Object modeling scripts
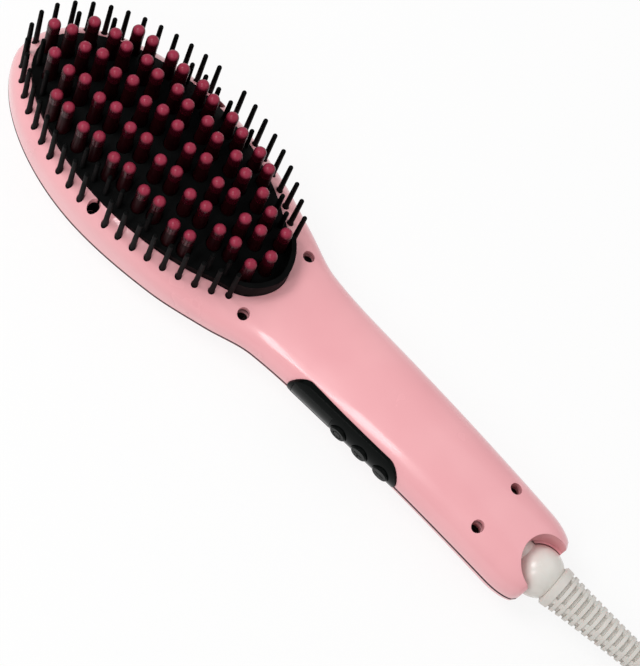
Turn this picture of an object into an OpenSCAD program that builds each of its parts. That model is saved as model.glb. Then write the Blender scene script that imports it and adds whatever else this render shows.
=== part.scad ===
// Heated hair straightening brush with a swivel cord.
// Millimetres. X runs from the head's tip to the handle's end, Y is across, Z is up.
// The brush lies on its back with the teeth up. The origin is under the middle of its length.
// Stations along the brush are written as s, measured from the head's tip.

/* [Housing] */
// Length of the housing, from the head's tip to the end of the handle
body_l = 262; // [250:2:290]
// Widest part of the head
head_w = 68.4; // [66:0.4:76]
// Distance from the head's tip to its widest part
head_mid = 66; // [60:1:72]
// Distance from the head's tip to the neck
neck_at = 138; // [132:1:150]
// Width of the neck
neck_w = 41.6; // [36:0.4:46]
// Width at the middle of the grip
grip_w = 37.2; // [34:0.4:42]
// Width near the end of the handle
end_w = 33; // [31:0.5:38]
// Height of the head's rim above the rest plane
head_z = 26.5; // [24:0.5:30]
// Height of the front face at the head's tip
tip_z = 20.5; // [18:0.5:23]
// Height of the front face at the neck
neck_z = 24; // [22:0.5:26]
// Height of the front face where the grip is highest
grip_z = 29; // [27:0.5:32]
// Height of the parting line in the head
parting_z = 9.5; // [8:0.5:11]
// Thickness of the housing walls
wall = 2.2; // [1.8:0.1:2.6]
// Length of the rounded end of the handle
end_round = 12; // [8:0.5:14]

/* [Bristle field] */
// Length of the ring of edge pins
ring_l = 124.4; // [116:1:128]
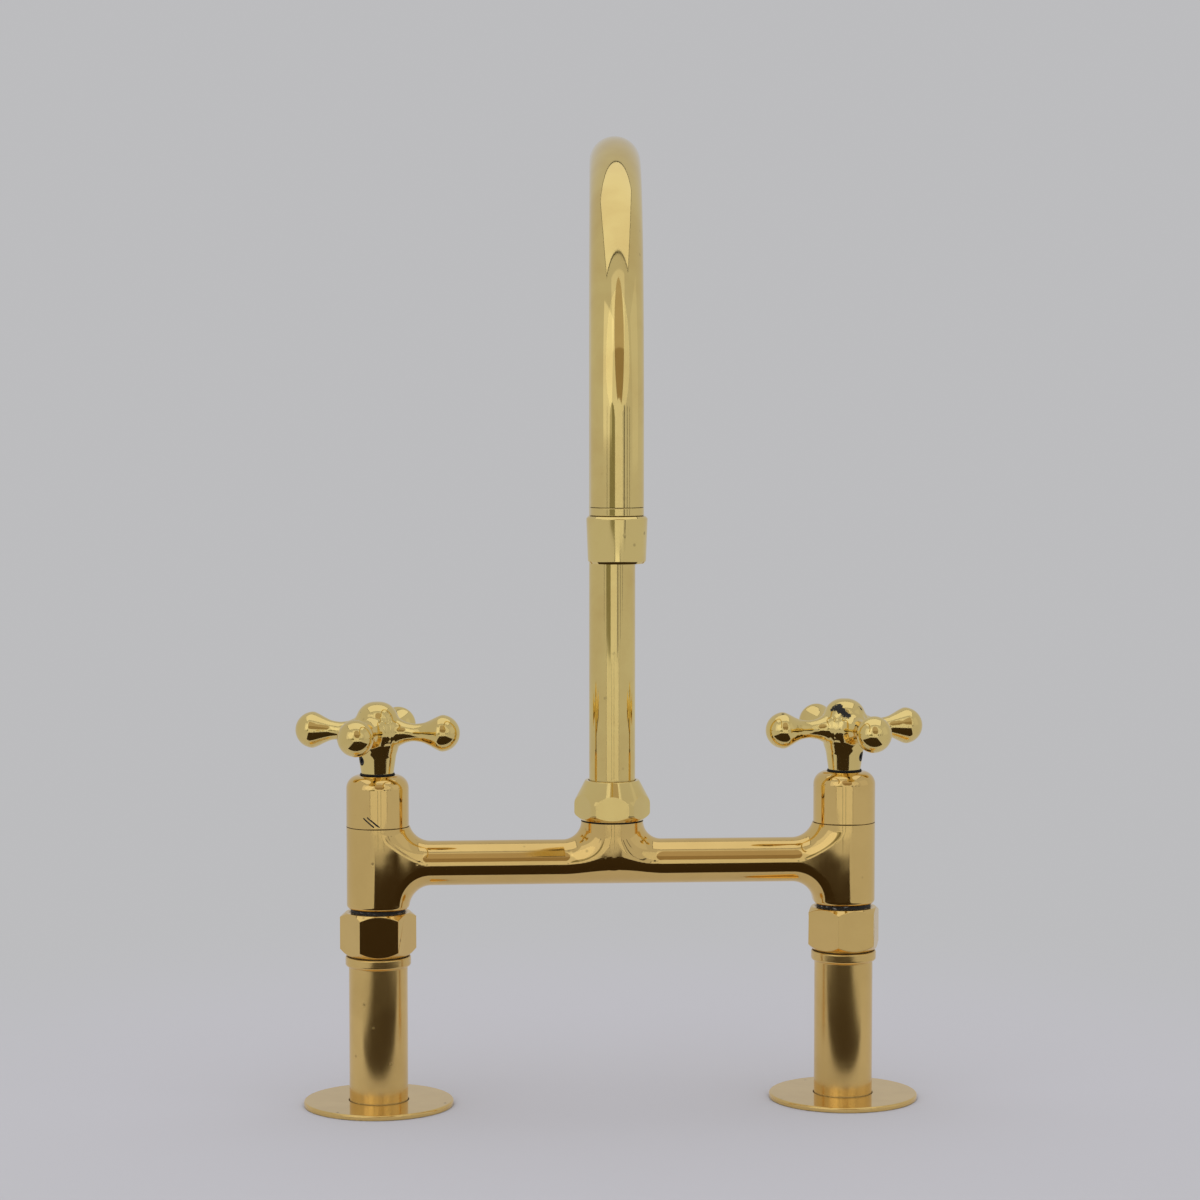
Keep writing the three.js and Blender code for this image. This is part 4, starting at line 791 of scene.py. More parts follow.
# ---- Pieces ----------------------------------------------------------------------------------------


class FAUCET_OT_inner_finishes(bpy.types.Operator):
    """Give the CAD pieces that stay inside their own finishes"""

    bl_idname = "faucet.inner_finishes"
    bl_label = "Inner pieces"

    def execute(self, context):
        finishes = {
            "plain_brass": plain_material("machined_brass"),
            "steel": plain_material("stainless_steel"),
            "rubber": plain_material("black_rubber"),
            "ceramic": plain_material("lapped_ceramic"),
            "acetal": plain_material("pale_acetal"),
            "black_plastic": plain_material("black_plastic"),
            "polished_brass": brass_material("casting_brass"),
        }
        slots = {part["node"]: part["material_slot"] for part in frame["record"]["subparts"]}
        for name, obj in frame["nodes"].items():
            for place in obj.material_slots:
                place.material = finishes[slots[name]]
        return {"FINISHED"}


class FAUCET_OT_legs(bpy.types.Operator):
    """Turn the two deck flanges and the two collared legs"""

    bl_idname = "faucet.legs"
    bl_label = "Legs and flanges"

    def execute(self, context):
        brass = brass_material(
            "leg_brass", tarnish=0.5, smoothness=0.16, streaks=(700, 700, 40), waviness=0.04
        )
        foot, top = heights("left_leg")
        radius, collar = size_mm("leg_radius"), size_mm("collar_radius")
        shank_bore, tail_bore, waterway = 10.7, 8.65, 7.0
        shank_stop, tail_stop = foot + 26.2, top - 16.2
        leg = turned("leg", [
            (shank_bore, foot, 0.2), (radius, foot, 0.3), (radius, top - 4.5, 0.5), (collar, top - 4.1, 1.3),
            (collar, top, 0.7), (tail_bore, top, 0.3), (tail_bore, tail_stop), (waterway, tail_stop),
            (waterway, shank_stop), (shank_bore, shank_stop),
        ])
        set_pair(leg, "leg_tube", "faucet_body", brass, "polished_brass", "%s_leg")
        rolled = brass_material("flange_brass", tarnish=0.5, pits=0.7, streaks=(300, 300, 300))
        thickness, rim, edge = heights("left_flange")[1], size_mm("flange_radius"), size_mm("flange_edge")
        gasket_room, gasket_top, leg_room = 27.25, 1.3, radius + 0.25
        flange = turned("flange", [
            (gasket_room, 0, 0.1), (rim, 0, 0.3), (rim, thickness, edge), (rim - 4, thickness),
            (leg_room, thickness, 0.25), (leg_room, gasket_top), (gasket_room, gasket_top),
        ], steps=160)
        set_pair(flange, "deck_flange", "faucet_body", rolled, "polished_brass", "%s_flange")
        return {"FINISHED"}


class FAUCET_OT_union_nuts(bpy.types.Operator):
    """Turn a union nut, cut its six flats and set one on each leg"""

    bl_idname = "faucet.union_nuts"
    bl_label = "Union nuts"

    def execute(self, context):
        brass = brass_material("nut_brass", tarnish=0.3, streaks=(90, 90, 700))
        foot, top = heights("left_union_nut")
        corner = size_mm("union_flats") / 2 / HEXAGON + 0.2
        tail_room, thread_room, lip = 8.65, 11.4, foot + 4
        nut = turned("union_nut", [
            (tail_room, foot, 0.3), (13.3, foot, 0.4), (corner, foot + 3.2, 0.8), (corner, top - 2.3, 0.8),
            (14.0, top, 0.4), (thread_room, top, 0.4), (thread_room, lip), (tail_room, lip),
        ], steps=144)
        flats(nut, sizes().union_flats)
        turns = rest_turns("nut", 0, 0)
        set_pair(nut, "union_hexagon", "faucet_body", brass, "polished_brass", "%s_union_nut", turns=turns)
        return {"FINISHED"}


def eased(share):
    share = np.clip(share, 0, 1)
    return share * share * (3 - 2 * share)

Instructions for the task
Return all of the entries exactly as they were supplied.

Full answer
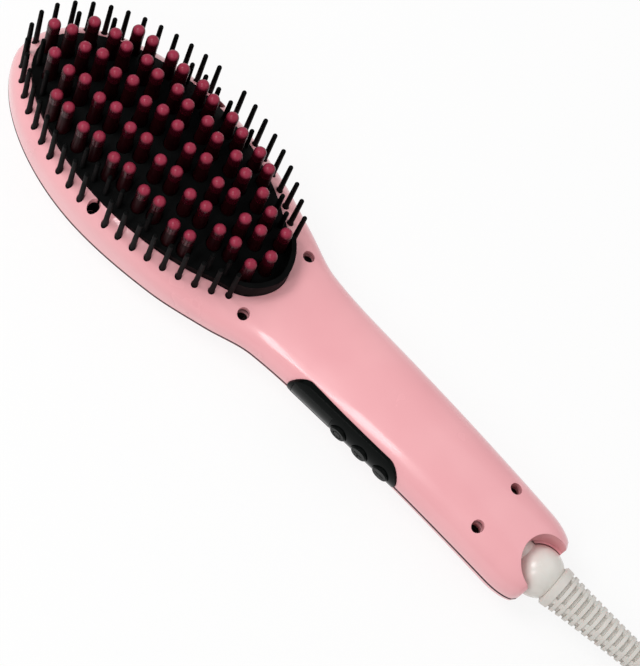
Turn this picture of an object into an OpenSCAD program that builds each of its parts. That model is saved as model.glb. Then write the Blender scene script that imports it and adds whatever else this render shows.
=== part.scad ===
// Heated hair straightening brush with a swivel cord.
// Millimetres. X runs from the head's tip to the handle's end, Y is across, Z is up.
// The brush lies on its back with the teeth up. The origin is under the middle of its length.
// Stations along the brush are written as s, measured from the head's tip.

/* [Housing] */
// Length of the housing, from the head's tip to the end of the handle
body_l = 262; // [250:2:290]
// Widest part of the head
head_w = 68.4; // [66:0.4:76]
// Distance from the head's tip to its widest part
head_mid = 66; // [60:1:72]
// Distance from the head's tip to the neck
neck_at = 138; // [132:1:150]
// Width of the neck
neck_w = 41.6; // [36:0.4:46]
// Width at the middle of the grip
grip_w = 37.2; // [34:0.4:42]
// Width near the end of the handle
end_w = 33; // [31:0.5:38]
// Height of the head's rim above the rest plane
head_z = 26.5; // [24:0.5:30]
// Height of the front face at the head's tip
tip_z = 20.5; // [18:0.5:23]
// Height of the front face at the neck
neck_z = 24; // [22:0.5:26]
// Height of the front face where the grip is highest
grip_z = 29; // [27:0.5:32]
// Height of the parting line in the head
parting_z = 9.5; // [8:0.5:11]
// Thickness of the housing walls
wall = 2.2; // [1.8:0.1:2.6]
// Length of the rounded end of the handle
end_round = 12; // [8:0.5:14]

/* [Bristle field] */
// Length of the ring of edge pins
ring_l = 124.4; // [116:1:128]
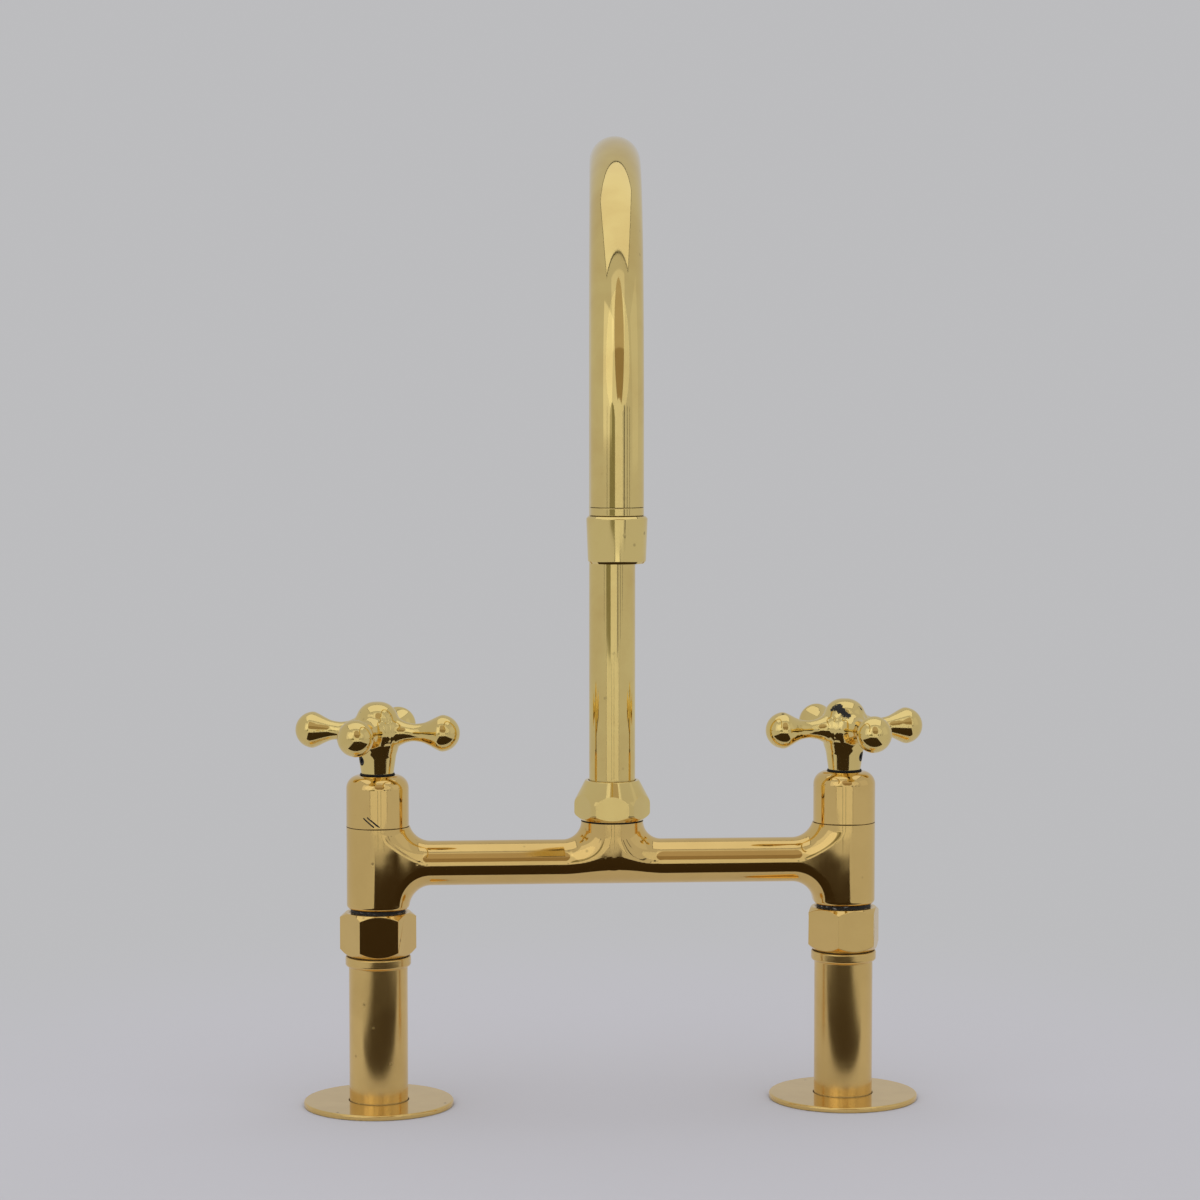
Keep writing the three.js and Blender code for this image. This is part 4, starting at line 791 of scene.py. More parts follow.
# ---- Pieces ----------------------------------------------------------------------------------------


class FAUCET_OT_inner_finishes(bpy.types.Operator):
    """Give the CAD pieces that stay inside their own finishes"""

    bl_idname = "faucet.inner_finishes"
    bl_label = "Inner pieces"

    def execute(self, context):
        finishes = {
            "plain_brass": plain_material("machined_brass"),
            "steel": plain_material("stainless_steel"),
            "rubber": plain_material("black_rubber"),
            "ceramic": plain_material("lapped_ceramic"),
            "acetal": plain_material("pale_acetal"),
            "black_plastic": plain_material("black_plastic"),
            "polished_brass": brass_material("casting_brass"),
        }
        slots = {part["node"]: part["material_slot"] for part in frame["record"]["subparts"]}
        for name, obj in frame["nodes"].items():
            for place in obj.material_slots:
                place.material = finishes[slots[name]]
        return {"FINISHED"}


class FAUCET_OT_legs(bpy.types.Operator):
    """Turn the two deck flanges and the two collared legs"""

    bl_idname = "faucet.legs"
    bl_label = "Legs and flanges"

    def execute(self, context):
        brass = brass_material(
            "leg_brass", tarnish=0.5, smoothness=0.16, streaks=(700, 700, 40), waviness=0.04
        )
        foot, top = heights("left_leg")
        radius, collar = size_mm("leg_radius"), size_mm("collar_radius")
        shank_bore, tail_bore, waterway = 10.7, 8.65, 7.0
        shank_stop, tail_stop = foot + 26.2, top - 16.2
        leg = turned("leg", [
            (shank_bore, foot, 0.2), (radius, foot, 0.3), (radius, top - 4.5, 0.5), (collar, top - 4.1, 1.3),
            (collar, top, 0.7), (tail_bore, top, 0.3), (tail_bore, tail_stop), (waterway, tail_stop),
            (waterway, shank_stop), (shank_bore, shank_stop),
        ])
        set_pair(leg, "leg_tube", "faucet_body", brass, "polished_brass", "%s_leg")
        rolled = brass_material("flange_brass", tarnish=0.5, pits=0.7, streaks=(300, 300, 300))
        thickness, rim, edge = heights("left_flange")[1], size_mm("flange_radius"), size_mm("flange_edge")
        gasket_room, gasket_top, leg_room = 27.25, 1.3, radius + 0.25
        flange = turned("flange", [
            (gasket_room, 0, 0.1), (rim, 0, 0.3), (rim, thickness, edge), (rim - 4, thickness),
            (leg_room, thickness, 0.25), (leg_room, gasket_top), (gasket_room, gasket_top),
        ], steps=160)
        set_pair(flange, "deck_flange", "faucet_body", rolled, "polished_brass", "%s_flange")
        return {"FINISHED"}


class FAUCET_OT_union_nuts(bpy.types.Operator):
    """Turn a union nut, cut its six flats and set one on each leg"""

    bl_idname = "faucet.union_nuts"
    bl_label = "Union nuts"

    def execute(self, context):
        brass = brass_material("nut_brass", tarnish=0.3, streaks=(90, 90, 700))
        foot, top = heights("left_union_nut")
        corner = size_mm("union_flats") / 2 / HEXAGON + 0.2
        tail_room, thread_room, lip = 8.65, 11.4, foot + 4
        nut = turned("union_nut", [
            (tail_room, foot, 0.3), (13.3, foot, 0.4), (corner, foot + 3.2, 0.8), (corner, top - 2.3, 0.8),
            (14.0, top, 0.4), (thread_room, top, 0.4), (thread_room, lip), (tail_room, lip),
        ], steps=144)
        flats(nut, sizes().union_flats)
        turns = rest_turns("nut", 0, 0)
        set_pair(nut, "union_hexagon", "faucet_body", brass, "polished_brass", "%s_union_nut", turns=turns)
        return {"FINISHED"}


def eased(share):
    share = np.clip(share, 0, 1)
    return share * share * (3 - 2 * share)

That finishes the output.